In the case of Wilkinson v. Fairrie, 1 H. & C. 633, 32 L. J. (Ex.) 73, relied upon for the defendant, the distinction was pointed out between ordinary accidents, such as falling down stairs, which ought to be imputed to the carelessness or misfortune of the sufferer, and accidents from unusual, covert danger, such as that of falling down into a pit.

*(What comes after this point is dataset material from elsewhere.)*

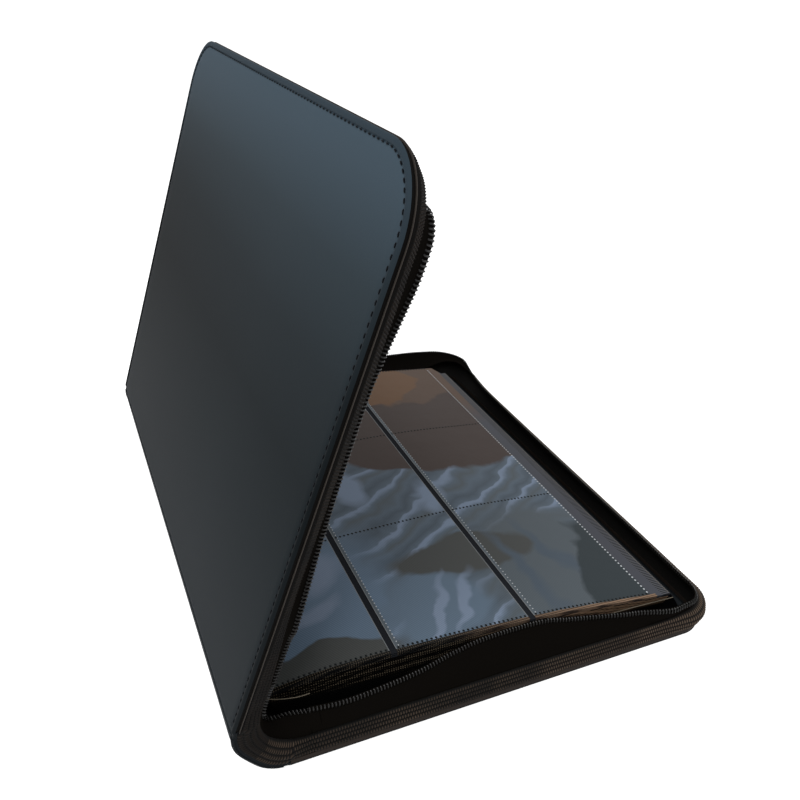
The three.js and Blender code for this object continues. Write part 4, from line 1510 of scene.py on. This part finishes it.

It was ably insisted for the defendant that he could only be bound to keep his place of business in the same condition as other places of business of the like kind, according to the best known mode of construction. And this argument seems conclusive to prove that there was no absolute duty to prevent danger, but only a duty to make the place as little dangerous as such a place could reasonably be, having regard to the contrivances necessarily used in carrying on the business. But we think the argument is inapplicable to the facts of this case: first, because it was not shown, and probably could not be, that there was any usage never to fence shafts; secondly, because it was proved, that, when the shaft was not in use, a fence might be resorted to without inconvenience; and no usage could establish that what was in fact unnecessarily dangerous was in law reasonably safe, as against persons towards whom there was a duty to be careful.
Having fully considered the notes of the Lord Chief Justice, we think there was evidence for the jury that the plaintiff was in the place by the tacit invitation of the defendant, upon business in which he was concerned; that there was by reason of the shaft unusual danger known to the defendant; and that the plaintiff sustained damage by reason of that danger, and of the neglect of the defendant and his servants to use reasonably sufficient means to avert or warn him of it: and we cannot say that the proof of contributory negligence was so clear that we ought on this ground to set aside the verdict of the jury.
As for the argument that the plaintiff contributed to the accident by not following his guide, the answer may be that the guide, knowing the place, ought rather to have waited for him; and this point, as matter of fact, is set at rest by the verdict.